Mas se fosse questionado sobre o que mais me abate na consideração sobre este nosso carnaval de 2020, não titubearia em responder que é a falência do humor. Independentemente das origens variadas da celebração momística (africana, indígena, europeia, ou todas juntas), o abraço do humor com a graça é o que mais me acabrunha. Carnaval é/era irreverência pura e a permissão de homem se vestir de mulher e vice-versa, de pobre virar rico (“rei, pirata ou jardineira” como queriam Vinícius e Jobim) dimensionava picardia engraçada. E então tínhamos “nega maluca”, “índio quer apito”, “touradas em Madri” “o rala, rala, rala, coitado do Abdala”, “Maria sapatão”, e éramos mais felizes na irreverência que não ofendia e fazia rir. No reino de permissão (não permissividade) o devaneio da liberdade vestia a fantasia do possível e todos brincavam (“brincar carnaval”, lindo não?!). O quê e como tudo mudou? Tenho um palpite: a falsa moralidade, aquela que não permite mais o “teu cabelo não nega” ou a “mulata bossa-nova”. É claro que professo todas as causas feministas, as orientações sexuais, o respeito a todos cultos, sem dúvida alguma, mas peço licença para manter o pressuposto da pândega carnavalesca, da sátira democrática, irreverente, provocativa. E é exatamente nesta bifurcação moral que atua o azedo dos detratores da alegria picante. A sátira é essencial no tempo do carnaval, é a alma da folia, é graça. Sem este entendimento fundamental, as velhas autorizações para humanizar deuses e orixás correm o risco da censura. Censura burra, hipócrita, ridícula e agressiva. E penso nas batinas irreverentes de padres; nos hábitos provocantes de freiras lascivas, nos turbantes de aiatolás e nas vestes de rabinos. E saúdo o humor do Bloco da Carmelitas e entoo feliz da vida “Alá, meu bom Alá” (Lamartine), e junto festejo os trajes de anjos e diabos, tudo numa brincadeira que pretende inverter o duro cotidiano tão cheio de regras de moralismo falso, patriotices tolas, zangas politiqueiras.

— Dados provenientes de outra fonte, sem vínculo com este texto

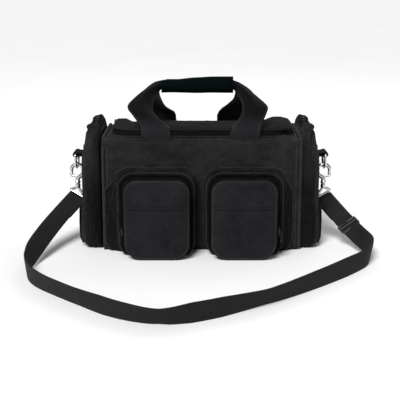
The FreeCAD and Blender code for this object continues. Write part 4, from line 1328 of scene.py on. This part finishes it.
def make_flap(name, side):
    """The pocket's padded front, with two raised seams across it and a cord round its edge."""
    flap_low, flap_high = node_box(name + "_pocket_flap")
    roll_height, roll_reach, groove_width = 3.0, 5.0, 0.55
    box = ((flap_low[0] - 1.6, flap_high[0] + 1.6), (flap_low[2] - 2.6, flap_high[2] + 2.2))
    radii = (21, 21, 17, 17)
    heights = sorted([lerp(*box[1], s) for s in eased(46)]
                     + [z + d for z in SEAM_Z for d in (-0.9, -0.45, 0, 0.45, 0.9)])
    rows = []
    for z in heights:
        x0, x1 = scan_width(z, box, radii)
        row = []
        for s in eased(44):
            x = lerp(x0, x1, s)
            depth = edge_distance(x, z, box, radii)
            roll = roll_height * math.sqrt(max(0.0, 1 - (1 - min(1.0, depth / roll_reach)) ** 2))
            swell = 3.4 * smooth(depth / 34) + 0.5 * ripple(x, z, side * 5, 24) * smooth(depth / 10)
            step = 0.55 * smooth((z - SEAM_Z[0] + 0.3) / 0.6) * smooth(depth / 4)
            groove = sum(g * math.exp(-((z - level) / groove_width) ** 2)
                         for level, g in zip(SEAM_Z, (0.9, 0.5))) * smooth(depth / roll_reach)
            row.append((x, flap_high[1] - 0.9 - roll - swell - step + groove, z))
        rows.append(row)
    back_rows = [[(x, flap_high[1] - 0.1 - 0.3 * (y < flap_high[1] - 2), z) for x, y, z in row]
                 for row in rows]
    flap_body = name + "_flap"
    front = grid_mesh("front", rows, planar=(0, 2), sharp=70)
    rear = grid_mesh("rear", [row[::-1] for row in back_rows], planar=(0, 2))
    flap = add_joined(name + "_flap_cover", [front, rear], flap_body,
                      FLAP_CLOTH, [name + "_pocket_flap"])
    path = pocket_row(pocket_outline(side, 1.0, 1.0), flap_high[1] - 1.6, -1.9, 2.8)
    add_piece(name + "_flap_cord", tube_mesh(name + "_flap_cord", path, 1.6, closed=True, sides=12),
              flap_body, EDGE_CLOTH, [name + "_flap_piping"])
    lines = []
    for z in (SEAM_Z[0] + 1.4, SEAM_Z[1] + 1.3):
        row = min(rows, key=lambda r: abs(r[0][2] - z))
        lines.append(stitch_mesh("seam", [(x, y - 0.05, zz) for x, y, zz in row[3:-3]],
                                 [(0, -1, 0)] * (len(row) - 6)))
    # Painted shade: the flap's stitches use the dark seam thread.
    add_joined(name + "_flap_stitches", lines, flap_body,
               SHADED_SEAM)


for side_name, side_sign in SIDES:
    make_end_pocket(side_name, side_sign)
    make_front_pocket(side_name, side_sign)
    make_flap(side_name, side_sign)

# ---- zip sliders and pulls --------------------------------------------------------------------------


def pebble(low, high, long_axis, thin_axis, profile, rings=12, power=3.0):
    """A smooth block along one axis; profile gives (width, thickness) shares at 0..1."""
    wide_axis = 3 - long_axis - thin_axis
    centre = [(a + b) / 2 for a, b in zip(low, high)]
    half = [(b - a) / 2 for a, b in zip(low, high)]
    rows = []
    for k in range(rings + 1):
        t = 0.5 - 0.5 * math.cos(math.pi * k / rings)
        width, depth = profile(t)
        row = []
        for angle in full_turn(24):
            c, s = math.cos(angle), math.sin(angle)
            point = [0.0, 0.0, 0.0]
            point[long_axis] = lerp(low[long_axis], high[long_axis], t)
            point[wide_axis] = centre[wide_axis] + half[wide_axis] * width * math.copysign(
                abs(c) ** (2 / power), c)
            point[thin_axis] = centre[thin_axis] + half[thin_axis] * depth * math.copysign(
                abs(s) ** (2 / power), s)
            row.append(tuple(point))
        rows.append(row)
    return grid_mesh("pebble", rows, closed=True, caps=(True, True), sharp=60)


def make_zip_pull(prefix, label, long_axis, thin_axis, toward):
    """A slider with its waist and bridge, and a pull tag with a cord end."""
    low, high = node_box(f"{prefix}_{label}_slider")
    body = pebble(low, high, long_axis, thin_axis, lambda t: (0.72 + 0.28 * abs(2 * t - 1) ** 1.5,
                                                              0.55 + 0.1 * bump(t)))
    centre = [(a + b) / 2 for a, b in zip(low, high)]
    span = high[long_axis] - low[long_axis]
    bridge = []
    outer = high[thin_axis] if centre[thin_axis] > 0 or thin_axis == 2 else low[thin_axis]
    arch_height = 0.6 if label == "end" else 0.95
    for t in (-1, -0.7, 0, 0.7, 1):
        point = list(centre)
        point[long_axis] += t * span * 0.3
        point[thin_axis] = lerp(centre[thin_axis], outer, arch_height - 0.5 * abs(t) ** 4)
        bridge.append(point)
    arch = tube_mesh("arch", bridge, 0.75, sides=8)
    add_joined(f"{prefix}_{label}_runner", [body, arch],
               f"{prefix}_{label}_slider_body", LACQUER, [f"{prefix}_{label}_slider"])
    low, high = node_box(f"{prefix}_{label}_pull")

    def tag(t):
        t = t if toward > 0 else 1 - t
        return (0.5 + 0.5 * smooth(t / 0.45) - 0.25 * smooth((t - 0.85) / 0.15),
                0.7 + 0.3 * bump(t) + 0.2 * smooth((t - 0.5) * 4))

    mesh = pebble(low, high, long_axis, thin_axis, tag)
    add_piece(f"{prefix}_{label}_tag", mesh, f"{prefix}_{label}_pull_body", LACQUER,
              [f"{prefix}_{label}_pull"])


for side_name, side_sign in SIDES:
    make_zip_pull(side_name, "main", 1, 0, 1)
    make_zip_pull(side_name, "pocket", 2, 0, -1)
    make_zip_pull(side_name, "end", 1, 2, 1)

# ---- handles ----------------------------------------------------------------------------------------

# Each leg's webbing, from its foot to the grip: outer edge, inner edge, and how far the folded middle
# stands out, in millimetres.
FRONT_LEFT = [((-77, -40.0, 145), (-38, -40.0, 145), 0), ((-78, -43.8, 160), (-39, -43.8, 160), 0.5),
              ((-80, -43.4, 171), (-44, -42.4, 170), 3), ((-90, -40, 185), (-59, -33, 181), 7),
              ((-96, -32, 193), (-65, -21, 190), 10), ((-91, -21, 200), (-64, -9, 198), 11),
              ((-78, -6, 210), (-61, 2, 204), 11), ((-66, 8, 217), (-58, 10, 207), 9),
              ((-55, 15, 221), (-54, 15, 211), 4), ((-46, 16.5, 222), (-46, 16.5, 211), 2)]
FRONT_RIGHT = [((77, -40.0, 145), (38, -40.0, 145), 0), ((78.5, -43.8, 160), (39, -43.8, 160), 0.5),
               ((81, -43.2, 173), (44, -42.4, 170), 3), ((87, -36, 186), (54, -33, 181), 7),
               ((88.5, -28, 193), (57, -21, 190), 10), ((79, -13, 201), (56, -9, 198), 11),
               ((67, 0, 210), (52, 2, 204), 11), ((56, 10, 218), (50, 10, 207), 9),
               ((46, 15, 222), (45, 15, 211), 4), ((36, 16.5, 222), (36, 16.5, 211), 2)]
REAR_LEFT = [((-74, 89.6, 148), (-35, 89.6, 148), 0), ((-75, 89.4, 157), (-35, 89.4, 157), 0.5),
             ((-79, 85, 170), (-38, 82, 169), 2), ((-86, 74, 184), (-42, 70, 174), 4),
             ((-84, 60, 198), (-50, 57, 181), 7), ((-76, 48, 208), (-56, 45, 194), 9),
             ((-66, 38, 216), (-58, 36, 205), 8), ((-55, 30, 221), (-54, 30, 211), 4),
             ((-46, 29, 222), (-46, 29, 211), 2)]
REAR_RIGHT = [((64, 89.6, 148), (25.5, 89.6, 148), 0), ((63, 89.4, 157), (24, 89.4, 157), 0.5),
              ((67, 85, 171), (26, 81, 168), 2), ((74, 74, 185), (31, 72, 176), 4),
              ((76, 60, 197), (38, 60, 183), 7), ((68, 48, 207), (46, 46, 192), 9),
              ((57, 38, 215), (49, 34, 204), 8), ((46, 30, 221), (45, 30, 211), 4),
              ((36, 29, 222), (36, 29, 211), 2)]


def spline_through(values, t):
    """A smooth value at t in 0..1 through evenly spaced ones."""
    at = t * (len(values) - 1)
    i = min(int(at), len(values) - 2)
    f = at - i
    p0, p1 = values[max(i - 1, 0)], values[i]
    p2, p3 = values[i + 1], values[min(i + 2, len(values) - 1)]
    return 0.5 * (2 * p1 + (p2 - p0) * f + (2 * p0 - 5 * p1 + 4 * p2 - p3) * f * f
                  + (3 * p1 - p0 - 3 * p2 + p3) * f ** 3)


def leg_rows(sections, lean, peak=0.58):
    """Rows across a webbing leg whose middle folds out towards `lean`."""
    outer = [Vector(o) for o, _, _ in sections]
    inner = [Vector(i) for _, i, _ in sections]
    folds = [f for _, _, f in sections]
    direction = Vector(lean).normalized()
    rows = []
    for t in spread(0, 1, 48):
        a, b = spline_through(outer, t), spline_through(inner, t)
        fold = max(0.0, spline_through(folds, t))
        row = []
        for q in spread(0, 1, 14):
            side = q / peak if q < peak else (1 - q) / (1 - peak)
            row.append(a.lerp(b, q) + direction * (fold * (0.35 * smooth(side) + 0.65 * side)))
        rows.append(row)
    return rows


def handle_run(run_y):
    """The folded webbing between the legs, inside the grip."""
    half_thick, half_high, middle_z = 1.5, 6, 216.5
    section = [(half_thick * math.cos(a), middle_z + half_high * math.sin(a)) for a in full_turn(12)]
    return grid_mesh("run", [[(x, run_y + dy, z) for dy, z in section] for x in (-47, -20, 10, 38)],
                     closed=True)


def make_handle(name, legs, lean, run_y, material):
    leg_meshes = [grid_mesh("leg", leg_rows(leg, lean)) for leg in legs]
    piece = add_joined(name, leg_meshes + [handle_run(run_y)], None, material,
                       [name.replace("strap", "handle_webbing")])
    thicken(piece, 2.2, 0)
    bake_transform(piece)
    seams = []
    for leg in legs:
        rows = leg_rows(leg, lean)[4:-8]
        for edge, step in ((1, 1), (-2, -1)):
            line = [row[edge] for row in rows]
            outward = [(row[edge + step] - row[edge]).cross(after[edge] - row[edge])
                       for row, after in zip(rows, rows[1:])]
            outward.append(outward[-1])
            outward = [n.normalized() * (1 if n.dot(Vector(lean)) > 0 else -1) for n in outward]
            line = [p + n * 1.15 for p, n in zip(line, outward)]
            seams.append(stitch_mesh("seam", line, outward, 3.4, 2.2, 0.7, 0.4))
    # Painted highlight: a pale cord along each leg's rolled inner edge.
    edges = [tube_mesh("edge", [row[-1] for row in leg_rows(leg, lean)[9:34]], 1.15, sides=8)
             for leg in legs]
    highlight_cord = add_joined(name + "_selvedge", edges, None, EDGE_HIGHLIGHT)
    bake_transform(highlight_cord)
    threads = add_joined(name + "_stitches", seams, None, THREAD)
    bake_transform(threads)


make_handle("front_strap", (FRONT_LEFT, FRONT_RIGHT), (0, -0.8, 0.6), 18.5,
            HANDLE_WEBBING)
# Painted light: the rear legs use the lighter webbing copy.
make_handle("rear_strap", (REAR_LEFT, REAR_RIGHT), (0, 0.5, 0.85), 27.5,
            LIT_REAR_WEBBING)


def make_wrap():
    """The padded wrap round both handle runs, closed along its front by an overlapped edge."""
    (x0, y0, z0), (x1, y1, z1) = node_box("grip_wrap")

    def section(t, inset):
        top = lerp(z1 - 5.0, z1 - 0.6, smooth(t * 1.1))
        low = lerp(z0 + 1.0, z0 + 0.8, t) + 0.7 * ripple(t * 90, 2, 1, 30)
        grow = 0.7 * bump(t) + 0.5 * ripple(t * 98, 5, 9, 20)
        shape = outline((y0 + inset, y1 - inset), (low + inset, top + grow - inset), (8, 8, 6.5, 6.5), 6, 10)
        row = []
        for y, z, ny, nz in shape:
            lap = 1.0 * smooth((y - y0 - 2) / 2) * smooth((z - (low + 13.5)) / 0.8)
            slant = (z - z0) * 0.16 * (1 - smooth(t * 6))
            row.append((lerp(x0, x1 + 0.6, t) + slant, y + ny * lap * 0.4, z + nz * lap * 0.5))
        return row

    rows = [section(0, inset) for inset in (3.6, 3.0, 0.8)]
    rows += [section(t, 0.35) for t in eased(30)]
    rows += [section(1, inset) for inset in (0.9, 3.0, 3.6)]
    wrap = add_piece("grip_cover", grid_mesh("grip_cover", rows, closed=True, sharp=55), "rear_handle",
                     WRAP, ["grip_wrap"])
    line = [(lerp(x0 + 3, x1 - 2, k / 30), y0 - 0.1, lerp(z0 + 12.6, z0 + 14.5, k / 30)) for k in range(31)]
    stitches = stitch_mesh("grip_stitches", line, [(0, -1, 0)] * len(line))
    add_piece("grip_stitches", stitches, "rear_handle", WEBBING)


PATCH_X = 57
PATCH_HALF_WIDTH = 19.5
PATCH_STITCH_LIFT = 0.9


def wall_seam(points, sign):
    """Stitches along points on a wall, lifted onto its patch."""
    lift = Vector((0, sign * PATCH_STITCH_LIFT, 0))
    line = [tuple(Vector(point) + lift) for point in points]
    return stitch_mesh("seam", line, [(0, sign, 0)] * len(line))


def make_patches():
    """Where the handles' webbing is sewn down to the walls."""
    for label, level, sign, shifts, material, slot in (
            ("front", FRONT, -1, (0.0, 0.0), SHELL, "shell_fabric"),
            ("rear", BACK, 1, (0.0, 11.5), WEBBING, "webbing")):
        low, high = node_box(label + "_handle_patches")
        proud = 0.45 if sign < 0 else 1.1
        seed = FRONT_FOLDS if sign < 0 else BACK_FOLDS
        meshes, seams = [], []
        for side, shift in ((-1, shifts[0]), (1, shifts[1])):
            centre = side * PATCH_X
            rows = []
            for z in spread(low[2], high[2] + 2.5, 24):
                slide = -shift * side * smooth((z - low[2]) / (high[2] - low[2]))
                row = []
                for s in eased(12):
                    x = centre + slide + (s * 2 - 1) * PATCH_HALF_WIDTH
                    row.append((x, level + sign * (wall_relief(x, z, seed) + proud * bump(s) ** 0.25), z))
                rows.append(row)
            meshes.append(grid_mesh("patch", rows))
            for s in (1, -2) if sign > 0 else ():
                seams.append(wall_seam([row[s] for row in rows[1:-1]], sign))
            for row in (rows[1], rows[-6]) if sign > 0 else (rows[-4],):
                seams.append(wall_seam(row[1:-1], sign))
        piece = add_joined(label + "_patches", meshes, "bag", material,
                           [label + "_handle_patches"])
        thicken(piece, 0.7 if sign < 0 else 1.4, 0)
        add_joined(label + "_patch_stitches", seams, "bag", THREAD)


make_wrap()
make_patches()
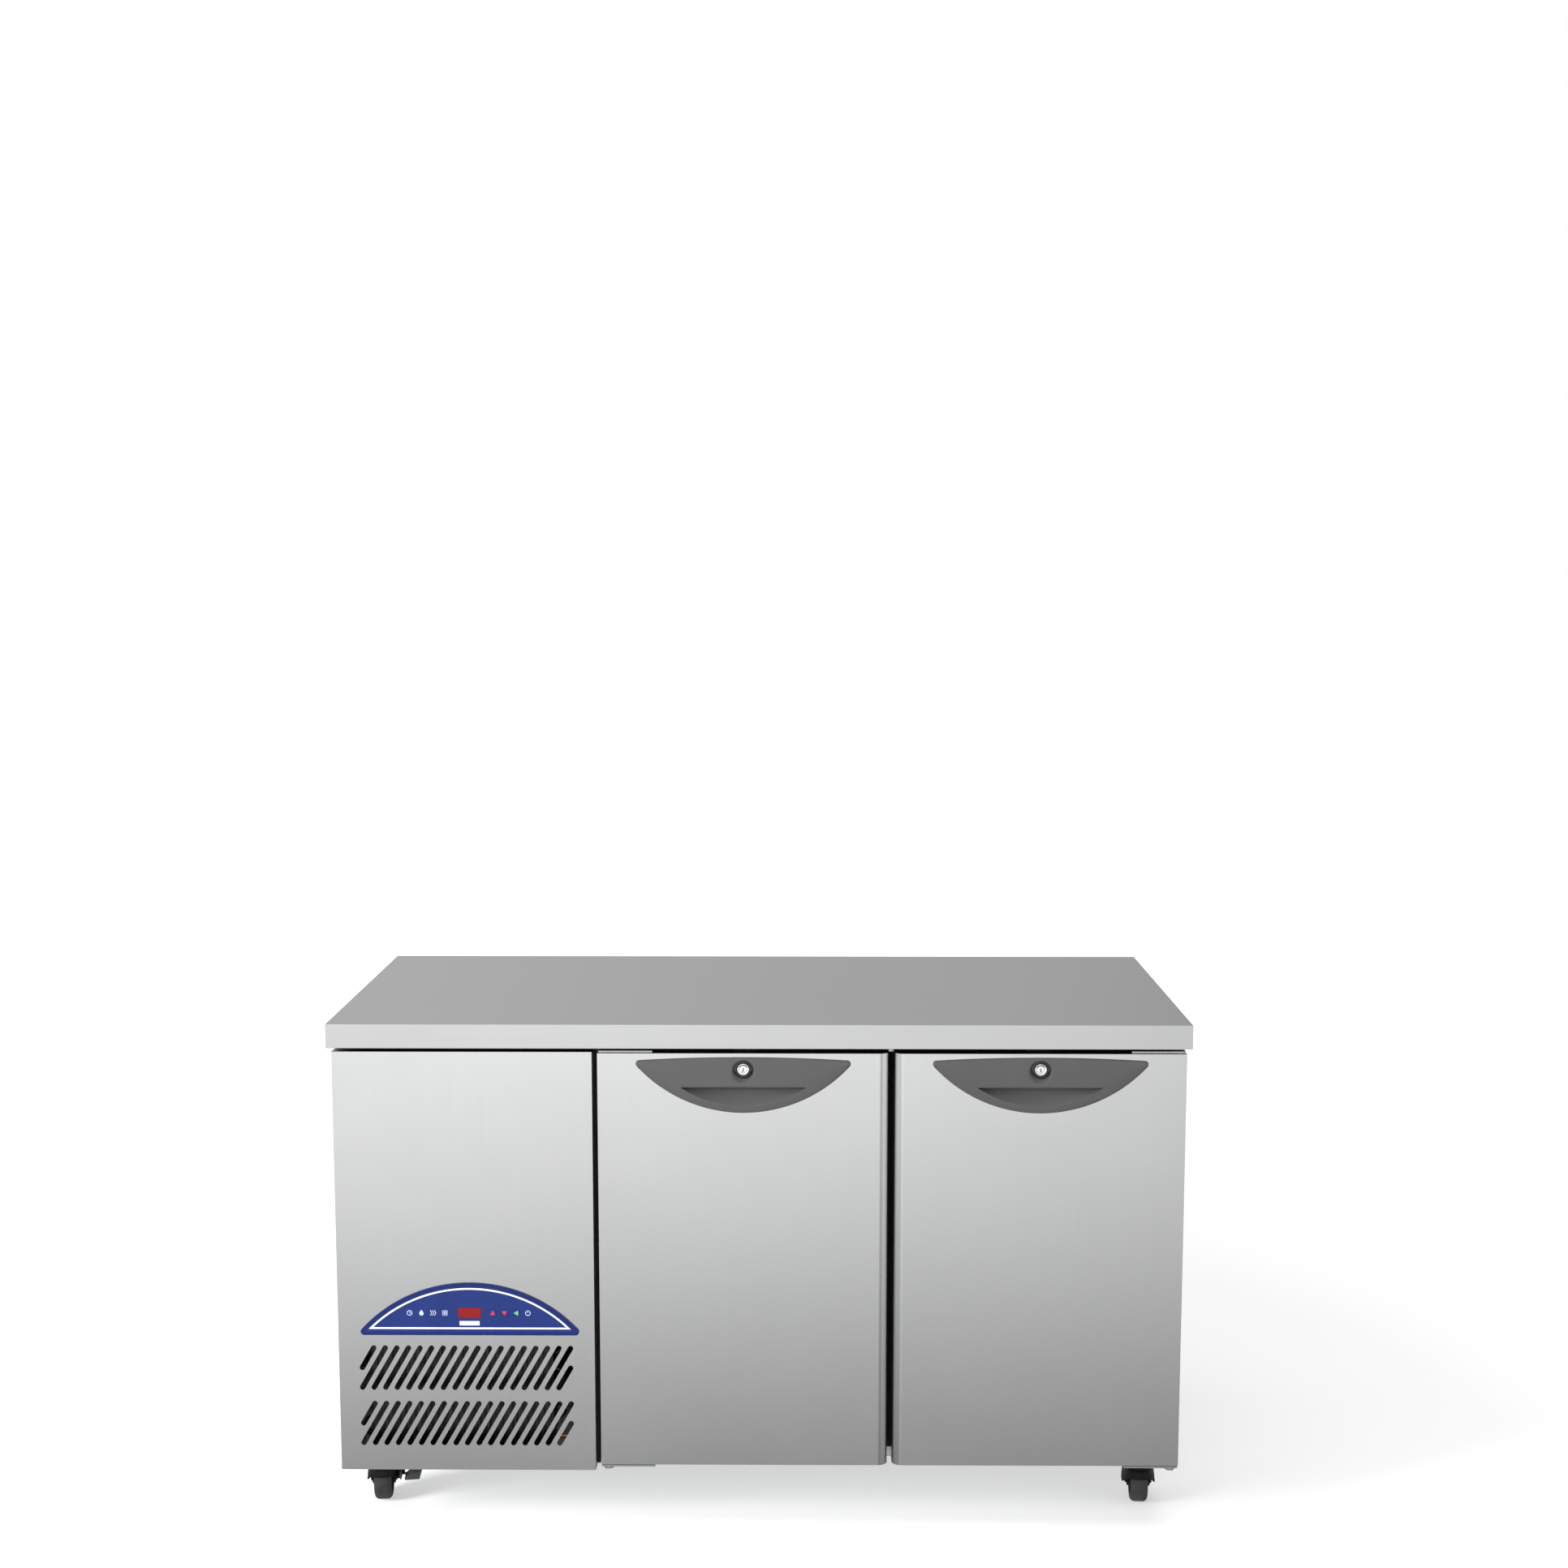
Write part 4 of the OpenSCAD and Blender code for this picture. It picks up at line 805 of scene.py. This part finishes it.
PANEL_R = 243 * MM
LINE_ARC = (8.4 * MM, 11.4 * MM)
LINE_FLAT = (10.6 * MM, 13.6 * MM)
LABEL = (33 * MM, 7.4 * MM)
LABEL_DROP = 17.6 * MM
MARKS_LEFT = 99.2 * MM
MARK_PITCH = 19.5 * MM
DIAL_R = (4.6 * MM, 3.5 * MM)
DROP_R = 3.6 * MM
WAVE_PITCH = 3.4 * MM
WAVE_H = 4.2 * MM
WAVE_LEAN = 24
BLADE_R = (2.4 * MM, 1.3 * MM)
BLADE_OUT = 3.0 * MM
ARROW_R = 4.8 * MM
ARROW_SHIFT = 0.7 * MM
POWER_R = (4.6 * MM, 3.4 * MM)
INK_T = 0.14 * MM
INK_SUNK = 0.05 * MM


def crescent_loop(mid_x, low_z, height, inset_arc, inset_flat, steps=120):
    """A crescent with its flat edge down, its arc and its flat edge moved inwards."""
    arc_z = low_z + height - PANEL_R
    radius = PANEL_R - inset_arc
    flat = low_z + inset_flat
    half = math.acos((flat - arc_z) / radius)
    return [
        (
            mid_x + radius * math.sin(half * (2 * k / steps - 1)),
            arc_z + radius * math.cos(half * (2 * k / steps - 1)),
        )
        for k in range(steps + 1)
    ]


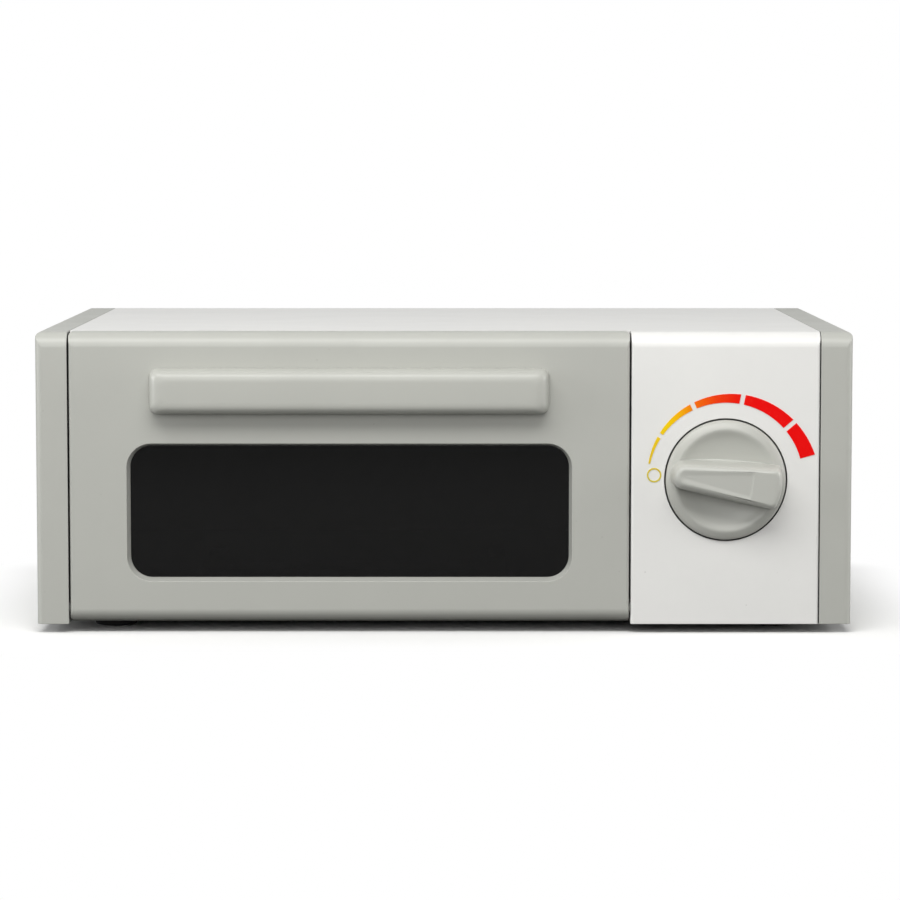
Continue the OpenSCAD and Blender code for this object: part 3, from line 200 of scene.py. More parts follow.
def lightRoom(s):
    world = bpy.data.worlds.new("studioRoom")
    bpy.context.scene.world = world
    world.use_nodes = True
    tree = world.node_tree
    tree.nodes.clear()
    rays = addNode(tree, "ShaderNodeLightPath")
    mirrored = times(tree, rays.outputs["Is Glossy Ray"], s["roomGloss"])
    seen = mathNode(tree, "MAXIMUM", rays.outputs["Is Camera Ray"], mirrored)
    seen = mathNode(tree, "MAXIMUM", seen, rays.outputs["Is Transmission Ray"])
    glow = glowNode(tree, "Background", s["roomTint"], s["roomGlow"])
    mixed = mixShader(tree, seen, glow, glowNode(tree, "Background", pureWhite))
    plug(tree, mixed, addNode(tree, "ShaderNodeOutputWorld").inputs[0])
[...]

Virando a chave da crítica, devo reverenciar o samba da Estação Primeira de Mangueira que, aliás, retoma o teor crítico inerente ao carnaval e sob o título “A verdade vos fará livre”, na composição de Luiz Carlos Máximo / Manu da Cuíca, legitima o ensinamento cristão. Evocando passagens bíblicas diz a letra elaborada: “Senhor, tenha piedade/ Olhai para a terra/ Veja quanta maldade” e progride “Mangueira/ Samba, teu samba é uma reza/ Pela força que ele tem” e desdobra “Mangueira vão te inventar mil pecados/ mas eu estou do seu lado/ e do lado do samba também”. Talvez o que fira a visão medíocre de críticos é a identificação com o Cristo popular de “rosto negro, sangue índio, corpo de mulher/ moleque pelintra no buraco quente”, isto para concluir um “Jesus da Gente” com perfil legítimo e biografia de excluído “nasci de peito aberto, de punho cerrado/ meu pai carpinteiro, desempregado/ minha mãe é Maria das Dores Brasil”. Sem subterfúgio, num desafio explícito o samba-oração continua “favela, pega a visão/ não tem futuro sem partilha/ Nem messias de arma na mão”.
Aposto na Estação Primeira, na Mangueira querida. Satírica, mordaz, picante, explicando a carência da alegria pândega, ela permite retomar o princípio ditado por Vinícius e Carlinhos Lyra “E no entanto é preciso cantar/ Mais que nunca é preciso cantar
É preciso cantar e alegrar a cidade”... Alegrar a cidade e calar a boca de fieis à opressão, ao mau humor e à ignorância.